For the better part of three decades, enterprise software evolved around a simple promise: if organizations could collect enough information, move it efficiently between systems, and surface it cleanly enough inside dashboards and reporting layers, then better decisions would emerge almost automatically. Databases would remember for us. Dashboards would reveal truths previously hidden in the fogbanks of corporate entropy. If enough information could be collected, normalized, indexed, and rendered into tasteful pie charts, then understanding itself might finally become industrialized.
And yet the central burden never really disappeared. Someone still had to make sense of it all.

The modern enterprise now produces information continuously, almost atmospherically. Every customer interaction leaves a trace. Every workflow generates metadata. Reports circulate through inboxes and meetings. Alerts appear and notifications accumulate. Context fragments and redistributes itself across systems faster than any individual employee can fully absorb.
Organizations became more data-driven. They also became more cognitively demanding.
This is the contradiction many companies now find themselves living inside. Never before have businesses possessed so much visibility into their operations, yet employees still spend enormous amounts of time gathering context before meaningful action can happen. The information exists. The difficulty lies in assembling coherence from the accumulation.

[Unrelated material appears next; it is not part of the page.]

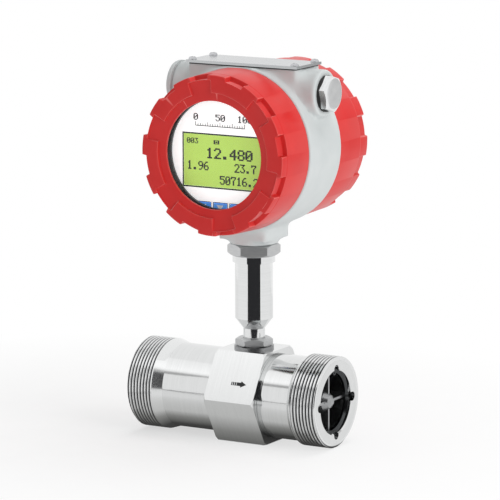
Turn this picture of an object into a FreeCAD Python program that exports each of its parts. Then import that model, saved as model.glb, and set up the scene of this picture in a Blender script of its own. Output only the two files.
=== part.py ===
"""Turbine flow meter with a display head on a stem.

The origin is the centre of the inlet face, +X is the flow direction, the display
faces -Y and +Z is up. All lengths are in millimetres.
"""
import FreeCAD, Part
import math
import os
import Sketcher

doc = FreeCAD.newDocument("FlowMeter")

# Driving sizes: name, value and what it measures
SIZES = (
    ("body_length", 140.0, "meter body, face to face"),
    ("stem_share", 79 / 140, "stem axis from the inlet face, as a share of the body"),
    ("thread_radius", 29.8, "outside of the pipe thread"),
    ("thread_length", 18.5, "length of each pipe thread"),
    ("thread_edge", 0.3, "chamfer on the thread's end"),
    ("runout_length", 7.0, "taper between thread and pipe"),
    ("pipe_radius", 27.5, "outside of the plain pipe"),
    ("edge_break", 0.8, "small turned chamfers"),
    ("hexagon_flats", 60.2, "across the flats of the middle block"),
    ("hexagon_length", 36.4, "middle block along the pipe"),
    ("hexagon_turned", 33.4, "radius of the turned chamfer on the block's ends"),
    ("line_depth", 0.6, "fine turned lines on the pipe beside the block"),
    ("line_wall", 0.7, "width of the fine turned lines and of the pipe between them"),
    ("bore_radius", 20.6, "flow bore"),
    ("keyway_radius", 3.0, "round keyways in the bore"),
    ("keyway_place", 21.5, "keyway centres from the axis"),
    ("well_wall", 1.6, "wall left between the bore and the pickup well"),
    ("hub_radius", 8.0, "hubs of the straighteners and the rotor"),
    ("nose_length", 12.0, "rounded nose of each straightener"),
    ("nose_set_back", 2.9, "nose tip behind the face of the body"),
    ("vane_set_back", 5.6, "vane edge behind the face of the body"),
    ("vane_share", 0.24, "vanes along the pipe, as a share of the body"),
    ("vane_wall", 1.6, "vane thickness"),
    ("ring_set_back", 3.7, "snap ring behind the face of the body"),
    ("ring_wall", 1.6, "snap ring thickness"),
    ("ring_inside", 18.9, "inner radius of the snap ring"),
    ("ring_groove_depth", 1.3, "depth of the snap ring groove"),
    ("rotor_length", 14.0, "rotor hub along the pipe"),
    ("rotor_gap", 1.2, "rotor hub to each straightener hub"),
    ("blade_count", 8.0, "rotor blades"),
    ("blade_tip_gap", 0.6, "blade tip to bore"),
    ("blade_wall", 1.4, "blade thickness"),
    ("blade_chord", 13.0, "blade length from edge to edge"),
    ("blade_root_angle", 22.0, "blade angle to the axis at the hub"),
    ("blade_tip_angle", 42.0, "blade angle to the axis at the tip"),
    ("shaft_radius", 1.5, "rotor shaft"),
    ("shaft_gap", 0.05, "running gap of the rotor shaft"),
    ("bearing_radius", 3.4, "outside of the bearing bushes"),
    ("bearing_length", 7.0, "bearing bushes"),
    ("seat_gap", 0.1, "gap round pieces that are fitted and stay still"),
    ("thread_gap", 0.3, "gap between plain cylinders that stand for threads"),
    ("washer_radius", 12.9, "seal washer under the lower nut"),
    ("washer_wall", 1.5, "seal washer thickness"),
    ("lower_nut_flats", 21.2, "lower lock nut across flats"),
    ("lower_nut_height", 5.2, "lower lock nut"),
    ("upper_nut_flats", 29.8, "upper lock nut across flats"),
    ("upper_nut_height", 7.9, "upper lock nut"),
    ("stem_tube_radius", 7.1, "narrow tube of the stem"),
    ("stem_tube_wall", 1.7, "wall of the narrow tube"),
    ("stem_foot_wall", 0.8, "closed end of the stem above the bore"),
    ("cone_bottom", 43.2, "foot of the stem's cone above the pipe axis"),
    ("cone_top", 50.0, "top of the stem's cone above the pipe axis"),
    ("stem_radius", 12.3, "wide cylinder of the stem"),
    ("stem_bore", 10.0, "room for the board inside the stem"),
    ("collar_radius", 13.9, "collar under the upper nut"),
    ("collar_drop", 75.4, "underside of the collar below the head's centre"),
    ("collar_height", 4.3, "collar under the upper nut"),
    ("spigot_radius", 11.9, "threaded top of the stem"),
    ("spigot_rim", 1.0, "stem above its clip"),
    ("clip_wall", 1.2, "clip that holds the head on the stem"),
    ("clip_radius", 13.2, "outside of the clip"),
    ("clip_groove", 0.9, "depth of the clip's groove"),
    ("coil_length", 15.0, "pickup coil"),
    ("core_radius", 1.8, "iron core of the pickup"),
    ("magnet_radius", 4.6, "pickup magnet"),
    ("magnet_length", 6.0, "pickup magnet"),
    ("board_wall", 1.6, "circuit boards"),
    ("preamp_room", 7.0, "wide part of the stem that the circuit board leaves free"),
    ("lead_radius", 1.2, "signal lead"),
    ("lead_drop", 41.4, "end of the signal lead below the head's centre"),
    ("head_height", 162.4, "centre of the head above the pipe axis"),
    ("barrel_radius", 53.4, "barrel of the housing"),
    ("barrel_half", 20.4, "half of the barrel's length"),
    ("neck_width", 35.4, "neck of the housing along the pipe"),
    ("neck_depth", 32.0, "neck of the housing across the pipe"),
    ("neck_boss_radius", 15.8, "round boss under the neck"),
    ("neck_boss_height", 3.4, "round boss under the neck"),
    ("neck_floor", 7.0, "thickness of the neck's floor"),
    ("passage_radius", 13.8, "wire passage in the neck"),
    ("box_width", 80.4, "top block of the housing along the pipe"),
    ("box_depth", 31.4, "top block of the housing across the pipe"),
    ("box_top", 52.4, "top of the block above the head's centre"),
    ("box_corner", 3.0, "rounded corners of block and neck"),
    ("entry_height", 37.0, "cable entries above the head's centre"),
    ("entry_boss_radius", 15.2, "cable entry bosses"),
    ("entry_boss_reach", 52.6, "face of each cable entry from the stem axis"),
    ("entry_bore", 9.3, "bore of the cable entries"),
    ("entry_bore_end", 22.0, "inner end of the cable entries from the stem axis"),
    ("spigot_ring_radius", 48.3, "threaded rings that carry the covers"),
    ("spigot_ring_reach", 33.0, "end of the threaded rings from the head's centre"),
    ("chamber_radius", 44.5, "chambers of the housing"),
    ("wall_front", 3.0, "front of the wall between the chambers"),
    ("wall_back", 2.0, "back of the wall between the chambers"),
    ("cover_gap", 0.3, "gap between a cover and the barrel"),
    ("skirt_radius", 52.5, "cover skirt at its mouth"),
    ("cover_nose_radius", 51.4, "cover at its front edge"),
    ("front_reach", 53.2, "front of the display cover from the head's centre"),
    ("rear_reach", 59.0, "end of the rear cover from the head's centre"),
    ("window_radius", 34.6, "window opening"),
    ("window_set_back", 2.2, "window rim behind the cover's front"),
    ("lip_wall", 1.5, "lip in front of the glass"),
    ("dish_radius", 48.2, "outer edge of the dished front"),
    ("dish_step", 0.8, "step between the dish and the outer rim"),
    ("pad_inside", 40.0, "inner edge of the raised pads"),
    ("pad_half_angle", 20.0, "half of each pad's angle"),
    ("pad_count", 6.0, "raised pads"),
    ("notch_radius", 48.4, "floor of the wrench notches"),
    ("notch_half_angle", 7.5, "half of each notch's angle"),
    ("notch_length", 6.6, "wrench notches of the display cover"),
    ("rear_notch_length", 10.0, "wrench notches of the rear cover"),
    ("notch_count", 12.0, "wrench notches"),
    ("cover_turn", 19.3, "resting turn of the covers"),
    ("glass_radius", 38.0, "window glass"),
    ("glass_wall", 4.0, "window glass"),
    ("gasket_wall", 0.8, "glass gasket"),
    ("retainer_inside", 35.0, "inner radius of gasket and retainer"),
    ("retainer_wall", 1.5, "glass retainer"),
    ("bezel_wall", 10.0, "front wall of the display cover"),
    ("ring_seal_radius", 1.0, "section radius of the cover seals"),
    ("seal_room", 2.4, "length of the recess for the cover seals"),
    ("rear_wall", 6.0, "end wall of the rear cover"),
    ("rear_room_radius", 44.0, "inside of the rear cover past its thread"),
    ("rear_thread_end", 46.0, "end of the rear cover's thread from the head's centre"),
    ("face_reach", 42.4, "front of the display face from the head's centre"),
    ("face_radius", 43.4, "display face"),
    ("face_wall", 1.2, "display face"),
    ("screen_width", 57.4, "visible screen"),
    ("screen_height", 33.2, "visible screen"),
    ("screen_drop", 5.1, "screen centre below the head's centre"),
    ("screen_shift", 1.9, "screen centre towards the outlet from the head's centre"),
    ("screen_border", 2.4, "screen frame behind the face"),
    ("screen_depth", 6.4, "screen from face to board"),
    ("key_width", 9.4, "keys"),
    ("key_height", 6.4, "keys"),
    ("key_spacing", 12.0, "keys"),
    ("key_drop", 35.1, "key centres below the head's centre"),
    ("key_proud", 0.5, "keys in front of the face"),
    ("key_travel", 0.8, "key stroke"),
    ("key_skirt", 0.6, "collar behind the face that keeps a key in"),
    ("key_gap", 0.2, "gap round the keys"),
    ("key_stem", 2.0, "radius of the key stems"),
    ("post_place", 27.2, "board posts from the head's centre, both ways"),
    ("post_radius", 2.6, "board posts"),
    ("board_radius", 43.0, "display board"),
    ("screw_radius", 1.25, "small screws"),
    ("screw_head_radius", 2.4, "small screw heads"),
    ("screw_head_height", 0.6, "display screw heads"),
    ("screw_depth", 6.0, "display screws in their posts"),
    ("terminal_place", 12.0, "terminal board from the head's centre"),
    ("terminal_radius", 42.0, "terminal board"),
    ("terminal_pitch", 7.0, "terminal clamps"),
    ("terminal_ways", 8.0, "terminal clamps"),
    ("terminal_height", 14.0, "terminal block"),
    ("terminal_depth", 11.0, "terminal block"),
    ("terminal_drop", 6.0, "terminal block below the head's centre"),
    ("plate_width", 81.7, "top plate"),
    ("plate_depth", 32.2, "top plate"),
    ("plate_wall", 1.8, "top plate"),
    ("plate_seal_wall", 0.8, "gasket under the top plate"),
    ("plate_seal_set_back", 1.6, "gasket edge behind the plate's edge"),
    ("plate_screw_x", 37.6, "top plate screws from the stem axis"),
    ("plate_screw_y", 13.0, "top plate screws from the stem axis"),
    ("plate_screw_head", 2.7, "top plate screw heads"),
    ("plate_screw_length", 8.0, "top plate screws"),
    ("plug_flats", 21.4, "hexagon plug across flats"),
    ("plug_head", 5.2, "hexagon plug head"),
    ("plug_shank", 12.0, "shank of both entry plugs"),
    ("plug_washer_radius", 13.3, "washer under the hexagon plug"),
    ("plug_washer_wall", 1.7, "washer under the hexagon plug"),
    ("cap_washer_wall", 0.8, "washer under the round cap"),
    ("cap_head", 3.7, "round cap on the second entry"),
    ("cap_socket_flats", 10.0, "hexagon socket of the round cap"),
    ("cap_socket_depth", 6.0, "hexagon socket of the round cap"),
)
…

Most AI Still Lives Outside the Operational Core
The recent rise of AI assistants and copilots to delve into this data has introduced a new kind of interface — one that feels more immediate, conversational, almost ambient. But many current implementations still exist slightly outside the operational core of the business itself. Information is exported into external environments. Context is synchronized into vector databases. Summaries are generated from systems that remain disconnected from the live state of the organization.
These approaches can be useful. They can reduce friction around access and retrieval. But summarization alone is not operational understanding.

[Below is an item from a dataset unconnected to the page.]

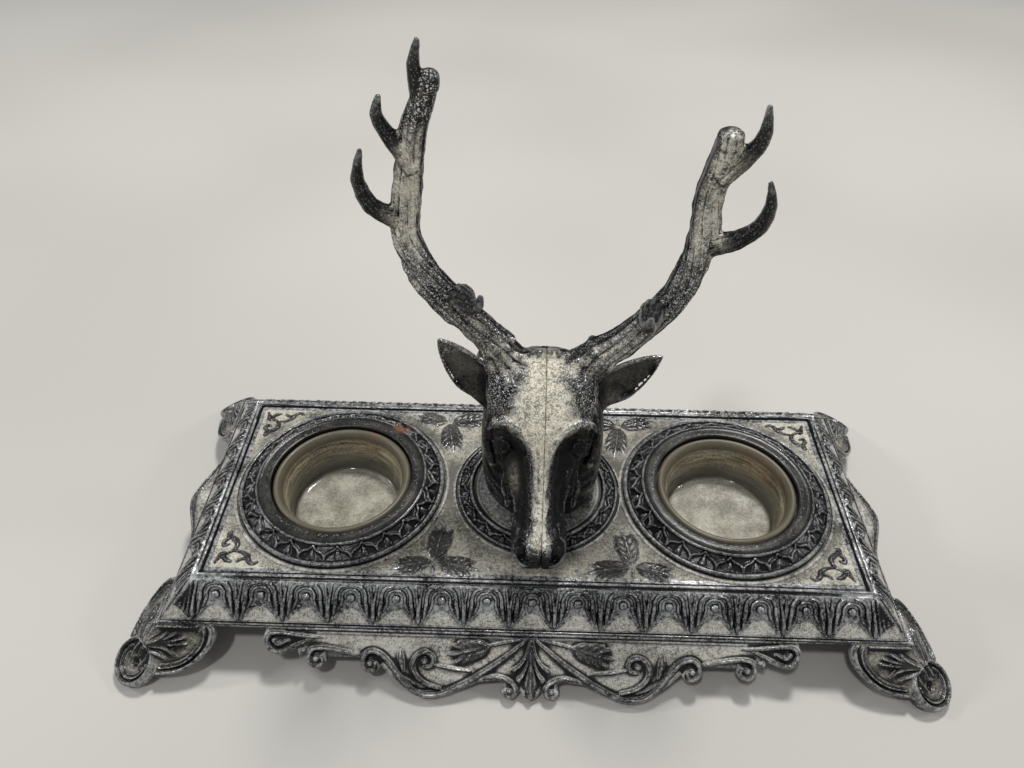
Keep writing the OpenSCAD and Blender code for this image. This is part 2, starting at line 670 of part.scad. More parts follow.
LEFT_BROW = [[-22.8, 4, 73.4, 3.7], [-21.2, -3, 80.9, 3.6], [-20.1, -9, 83.7, 3.3], [-17.9, -13.6, 85.1, 2.3],
    [-16, -15.6, 87.4, 1.5], [-15.4, -16, 90.6, 0.7]];
RIGHT_BEAM = [[11, 2, 50.5, 7], [17.6, 2, 58, 5.5], [24, 2, 63.1, 4.9], [29.6, 3, 68.6, 4.6],
    [34.4, 4, 74, 4.5], [38.2, 5, 80.8, 4.4], [41, 7, 88.6, 4.3], [42, 8, 96.4, 4.4],
    [41.2, 7, 106.8, 4], [42, 4, 117, 3.9], [42.2, 2, 124.8, 3.3]];
RIGHT_POINTS = [
    [[41.6, 8, 90.4, 3.4], [45.4, 6.4, 92.8, 3.2], [50, 4, 95.8, 2.7], [53.6, 0.4, 101.8, 2.2],
        [53.8, -3, 109.8, 1.6], [51.6, -5, 116.8, 0.7]],
    [[42, 4, 113.4, 3.4], [45.2, 2.6, 117.6, 2.9], [48, 0.2, 122.4, 2.2], [48.8, -2, 127.6, 1.7],
        [47.6, -4, 134.6, 0.7]]];
RIGHT_BROW = [[31.2, 4, 71.6, 3.7], [29.4, -3, 77.5, 3.5], [28.2, -9, 79.3, 3.1], [27.2, -13.6, 80.3, 2.1],
    [27, -15.6, 82.6, 1.4], [27, -16, 85, 0.7]];

// Roots and tips of the ears, as a place across, back and above the deck
LEFT_EAR = [[-15, 2, 41], [-29.6, 4, 60.4]];
RIGHT_EAR = [[18, 2, 40], [36.2, 4, 56]];

// The antler's tables are drawn with the left one reaching drawn_h, and start at foot_h
drawn_h = 147.2;
foot_h = 50;
function grown(rows) =
    [for (p = rows)
        [p[0], p[1], foot_h + max(p[2] - foot_h, 0) * (antler_h - foot_h) / (drawn_h - foot_h), p[3]]];

module antler(beam, points, brow) {
    rows = grown(beam);
    branch(rows, 18, 3, 6, groove, [0, 1, 0]);
    for (p = points) branch(grown(p), 9, 2, 0, 0, [0, 1, 0]);
    branch(grown(brow), 9, 2, 0, 0, [1, 0, 0]);
    burr(xyz(rows[1]), unit(xyz(rows[2]) - xyz(rows[0])), 4.9);
}

// Row of curls over the poll
module tufts() {
    for (i = [-3.5:3.5])
        at(on_skin(i * 2.6, 61.2 - 0.12 * i * i, -0.6)) sphere(r = 1.9, $fn = 10);
}

module head_holes() {
    for (side = [-1, 1])
        at([side * screw_x, screw_y, seat_z - eps])
            cylinder(d = screw_d + 2 * fit_gap, h = screw_l - washer_t - deck_t - seat_z + 1, $fn = 32);
    for (p = DOWELS)
        at(p)
            rotate([0, 90, 0])
                cylinder(d = dowel_d + 2 * fit_gap, h = dowel_l + 1, center = true, $fn = 32);
}

DOWELS = [[seam_x, -2, 44], [seam_x, 4, 26]];

module head_half(side, beam, points, brow, ear_line) {
    big = 300;
    difference() {
        intersection() {
            union() {
                face();
                at([seam_x, 0, 0]) neck();
                tufts();
                mirror([side < 0 ? 1 : 0, 0, 0]) half_features();
                translate([-head_x, 0, 0]) {
                    ear(ear_line[0], ear_line[1], ear_w);
                    antler(beam, points, brow);
                }
            }
            at([seam_x + side * big / 2, 0, big / 2 + seat_z]) cube(big, center = true);
        }
        head_holes();
    }
}

module head_left_half() {
    color(iron_head)
        translate([head_x, 0, deck_h])
            head_half(-1, LEFT_BEAM, LEFT_POINTS, LEFT_BROW, LEFT_EAR);
}

module head_right_half() {
    color(iron_head)
        translate([head_x, 0, deck_h])
            head_half(1, RIGHT_BEAM, RIGHT_POINTS, RIGHT_BROW, RIGHT_EAR);
}

// Fixings

module head_screw() {
    difference() {
        union() {
            translate([0, 0, boss_z - washer_t]) cylinder(d = screw_d, h = screw_l);
            translate([0, 0, boss_z - washer_t - screw_head_h]) cylinder(d = screw_head_d, h = screw_head_h);
        }
        translate([0, 0, boss_z - washer_t - screw_head_h])
            cube([screw_head_d + 1, 1, 2], center = true);
    }
}

module screw_washer() {
    difference() {
        translate([0, 0, boss_z - washer_t]) cylinder(d = washer_d, h = washer_t);
        translate([0, 0, boss_z - washer_t - 1]) cylinder(d = screw_d + 2 * fit_gap, h = washer_t + 2);
    }
}

module left_head_screw() {
    color(bolt_steel) at([head_x - screw_x, screw_y, deck_h]) head_screw();
}

module right_head_screw() {
    color(bolt_steel) at([head_x + screw_x, screw_y, deck_h]) head_screw();
}

module left_screw_washer() {
    color(brass) at([head_x - screw_x, screw_y, deck_h]) screw_washer();
}

module right_screw_washer() {
    color(brass) at([head_x + screw_x, screw_y, deck_h]) screw_washer();
}

module seam_dowel(p) {
    translate([head_x, 0, deck_h])
        at(p)
            rotate([0, 90, 0]) cylinder(d = dowel_d, h = dowel_l, center = true);
}

module forehead_dowel() {
    color(bolt_steel) seam_dowel(DOWELS[0]);
}

module neck_dowel() {
    color(bolt_steel) seam_dowel(DOWELS[1]);
}

base_casting();
head_left_half();
head_right_half();
left_ink_cup();
right_ink_cup();
left_head_screw();
right_head_screw();
left_screw_washer();
right_screw_washer();
forehead_dowel();
neck_dowel();
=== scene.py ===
import math

import bmesh
import bpy
import numpy as np
from mathutils import Matrix, Vector, noise


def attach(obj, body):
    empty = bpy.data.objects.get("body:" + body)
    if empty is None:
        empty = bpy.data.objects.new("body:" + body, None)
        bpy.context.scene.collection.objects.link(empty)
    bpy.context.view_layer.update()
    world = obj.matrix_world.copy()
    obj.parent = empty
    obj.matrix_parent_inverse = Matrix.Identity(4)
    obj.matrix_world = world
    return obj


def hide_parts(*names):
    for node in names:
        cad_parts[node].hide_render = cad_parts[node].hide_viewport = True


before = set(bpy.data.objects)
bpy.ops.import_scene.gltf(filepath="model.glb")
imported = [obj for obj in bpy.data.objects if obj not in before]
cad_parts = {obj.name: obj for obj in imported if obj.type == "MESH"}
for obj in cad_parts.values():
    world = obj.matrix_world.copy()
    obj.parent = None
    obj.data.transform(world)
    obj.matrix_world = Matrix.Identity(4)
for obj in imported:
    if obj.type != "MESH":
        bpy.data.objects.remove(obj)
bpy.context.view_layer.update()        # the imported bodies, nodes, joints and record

mm = 0.001               # every shape below is drawn in millimetres and scaled once
bumpReach = 0.12         # depth in millimetres that a bump map stands for


# Camera, light and stage

view = {
    "place": (-4.76, -173.91, 229.98),   # millimetres, above the table in front of the stag
    "elevation": 42.18,                  # degrees below the level
    "yaw": -0.974,
    "roll": -0.81,
    "focal": 793.0,                      # in pixels of a frame this wide
    "frameWidth": 1024.0,
    "sensor": 36.0,
    "nearest": 0.005,
}
# place and size in metres, power in watts, colour
lamps = {
    "windowBox": ((-0.2, -0.42, 1.0), 0.1, 2.5, (0.97, 0.98, 1.0)),
    "backBox": ((0.15, 0.45, 1.1), 0.2, 8.4, (1.0, 0.99, 0.97)),
    "leftBox": ((-0.9, 0.1, 0.6), 0.14, 2.1, (1.0, 1.0, 1.0)),
    "rightBox": ((0.85, 0.0, 0.6), 0.14, 1.4, (1.0, 1.0, 1.0)),
}
skyGlow = {"colour": (0.97, 0.98, 1.0, 1), "level": 0.23}


def makeCamera():
    elevation, yaw, roll = (math.radians(view[k]) for k in ("elevation", "yaw", "roll"))
    forward = Vector((math.cos(elevation) * math.sin(yaw), math.cos(elevation) * math.cos(yaw),
                      -math.sin(elevation)))
    right = Vector((math.cos(yaw), -math.sin(yaw), 0))
    up = right.cross(forward)
    axes = Matrix((right * math.cos(roll) - up * math.sin(roll),
                   right * math.sin(roll) + up * math.cos(roll), -forward)).transposed()
    data = bpy.data.cameras.new("photoView")
    data.sensor_width = view["sensor"]
    data.lens = view["focal"] / view["frameWidth"] * view["sensor"]
    data.clip_start = view["nearest"]
    camera = bpy.data.objects.new("photoView", data)
    camera.matrix_world = Matrix.Translation(Vector(view["place"]) * mm) @ axes.to_4x4()
    bpy.context.scene.collection.objects.link(camera)
    bpy.context.scene.camera = camera


def softbox(name, place, size, power, colour):
    data = bpy.data.lights.new(name, "AREA")
    data.shape = "DISK"
    data.size = size
    data.energy = power
    data.color = colour
    lamp = bpy.data.objects.new(name, data)
    lamp.location = place
    towards = Vector((0, 0, 0.03)) - Vector(place)    # the middle of the stand
    lamp.rotation_euler = towards.to_track_quat("-Z", "Y").to_euler()
    bpy.context.scene.collection.objects.link(lamp)


class Value:
    # a number socket, so that an expression on it adds Math nodes

    def __init__(self, paint, socket):
        self.paint = paint
        self.socket = socket

    def maths(self, operation, *others):
        node = self.paint.node("ShaderNodeMath", {"operation": operation}, dict(enumerate((self, *others))))
        return Value(self.paint, node.outputs[0])

    def __add__(self, other):
        return self.maths("ADD", other)

    def __sub__(self, other):
        return self.maths("SUBTRACT", other)

    def __rsub__(self, other):
        return self.maths("MULTIPLY", -1.0).maths("ADD", other)

    def __mul__(self, other):
        return self.maths("MULTIPLY", other)

    def __abs__(self):
        return self.maths("ABSOLUTE")

    __radd__ = __add__
    __rmul__ = __mul__

    def step(self, low, high):
        # 0 below low, 1 above high, smooth between
        node = self.paint.node("ShaderNodeMapRange", {"interpolation_type": "SMOOTHSTEP", "clamp": True},
                               {"Value": self, "From Min": low, "From Max": high})
        return Value(self.paint, node.outputs["Result"])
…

Understanding requires proximity to the movement of the business itself: customer behavior, workflow pressure, support history, operational drift, financial changes, organizational priorities. The enterprise behaves less like a static database than a living system, continuously generating new context as it moves through time.
This is why AI increasingly feels less like a feature and more like a structural transition.

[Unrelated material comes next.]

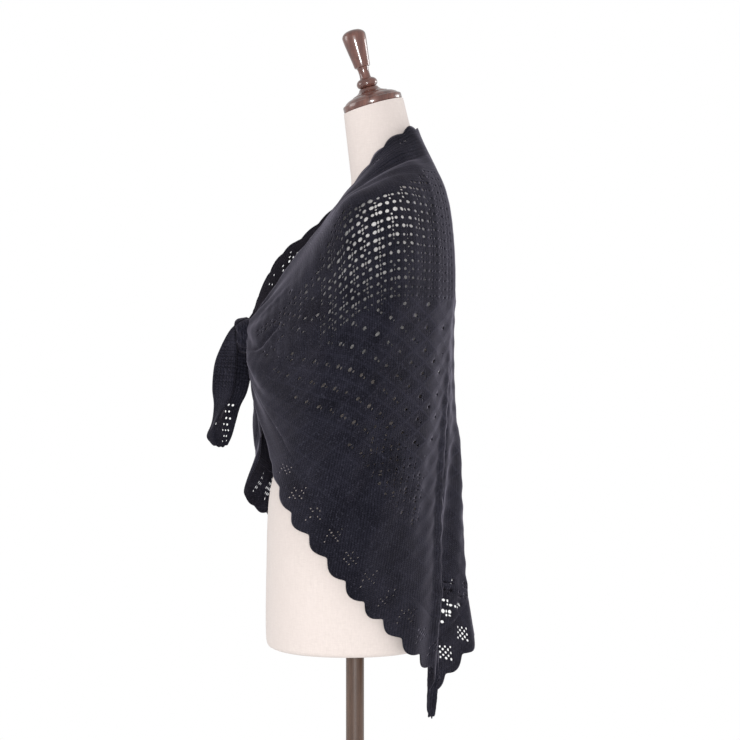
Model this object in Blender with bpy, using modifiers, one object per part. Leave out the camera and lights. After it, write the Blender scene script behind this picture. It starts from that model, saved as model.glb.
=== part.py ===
"""A triangular lace-knit shawl, tied in front on a limbless dress form on a pole stand.

The frame stands on the floor: +Z is up, the form faces -Y and its left side is +X.
The shawl is a flat triangle. A point of it is named by `along`, its distance in mm along the
top edge from the centre back (left positive), and `down`, its distance in mm from that edge.
"""

import math
from collections import namedtuple

import bmesh
import bpy
from mathutils import Vector
from mathutils.bvhtree import BVHTree

MM = 0.001

# ---------------------------------------------------------------- driving dimensions, in mm
WALL = 2.0               # thickness of the knitted cloth
SEAM = 0.9               # gap between the lace body and an edging
CENTRE_SEAM = 0.8        # gap between the two halves at the centre back
REST_GAP = 0.3           # gap where one hard piece rests on another
HALF_WIDTH = 650.0       # flat triangle: centre back to one wing tip
DEPTH = 790.0            # flat triangle: top edge to the back tip
HEM_LENGTH = math.hypot(HALF_WIDTH, DEPTH)
NECK_BORDER = 38.0       # depth of the edging round the neck
HEM_BORDER = 42.0        # depth of the scalloped edging, square to the hem
HEM_SCALLOP = 40.0       # length of a scallop on the hem
NECK_SCALLOP = 38.0      # length of a scallop on the neck edge
HEM_SCALLOP_DEPTH = 11.0
NECK_SCALLOP_DEPTH = 4.0
HEM_STEPS = 4            # grid steps in a scallop on the hem
NECK_STEPS = 4           # grid steps in a scallop on the neck edge
# rows of the two edgings as shares of their depth
HEM_ROWS = (0.0, 0.2, 0.46, 0.72, 1.0)
NECK_ROWS = (0.0, 0.32, 0.66, 1.0)
# rows of the lace body as shares of its depth, closest where it bends over the shoulder
WING_ROWS = (0.0, 0.04, 0.08, 0.12, 0.16, 0.2, 0.25, 0.31, 0.39, 0.48, 0.58, 0.68, 0.79, 0.9, 1.0)
TURNED_UNDER = {1: 300.0, -1: 348.0}     # past here the left and right hems are turned under
NARROW_BELOW = 480.0     # the edgings narrow where the flat triangle is less deep than this
KNOT_END = 400.0         # how far along each wing reaches before the knot
SQUARED_OFF = 80.0       # the hem edging's rows turn parallel over this stretch before the knot
EYELET = 4.6             # opening cut for one large eyelet
EYELET_RIM = 1.2         # least width of cloth kept beside an eyelet
CLOTH_CLEARANCE = 1.8    # middle of the cloth to the form, where it rests on it
CLEARANCE_BLEND = 6.0    # how softly the cloth leaves the form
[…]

The Shift Is Happening Inside the Enterprise Stack
The deeper shift underway is not simply the appearance of chat interfaces layered on top of existing software. It is that enterprise systems themselves are beginning to participate in contextual understanding.
Historically, responsibilities inside enterprise architecture remained cleanly separated. Databases stored information while applications managed workflows. Dashboards surfaced metrics and employees connected the relationships between them. Human judgment remained indispensable because the systems themselves could not meaningfully assemble operational context on their own.
Embedded intelligence changes that arrangement.
As intelligence moves closer to the operational and data layers, enterprise platforms become increasingly capable of identifying relationships across transactions, customer interactions, support activity, operational metrics, and organizational behavior in real time. Instead of requiring employees to manually gather fragments of information across multiple environments, intelligence-native systems can begin assembling relevant context automatically and surfacing explanations directly within the workflow itself.
Not replacing human judgment but reducing the friction surrounding it.
This distinction matters because most organizations are not constrained by a lack of information. They are constrained by the speed at which information becomes usable understanding.
Intelligence Is Becoming a Foundational Enterprise Capability
Most discussions about AI still frame it as a productivity tool, an automation layer, or an application feature. Those descriptions capture part of the transition, but they underestimate its architectural significance.
What is emerging is a new enterprise layer centered on operational understanding itself: the Intelligence Layer.
Infrastructure allowed software to scale, databases allowed information to persist and applications digitized workflows. The intelligence layer helps organizations continuously interpret the growing complexity of their own operations while those operations are actively unfolding.
The important question is no longer whether AI will influence enterprise software. That question has already been answered. The more important question is how intelligence will integrate into the systems employees already rely on every day.
Will organizations continue asking employees to manually bridge fragmented systems and reconcile operational complexity on their own? Or will enterprise platforms increasingly help assemble context, surface understanding, and accelerate decision-making directly within the flow of work itself?
Because the companies that solve this problem will not merely move faster. They will think faster.
And in the coming decade, that difference may become indistinguishable from power.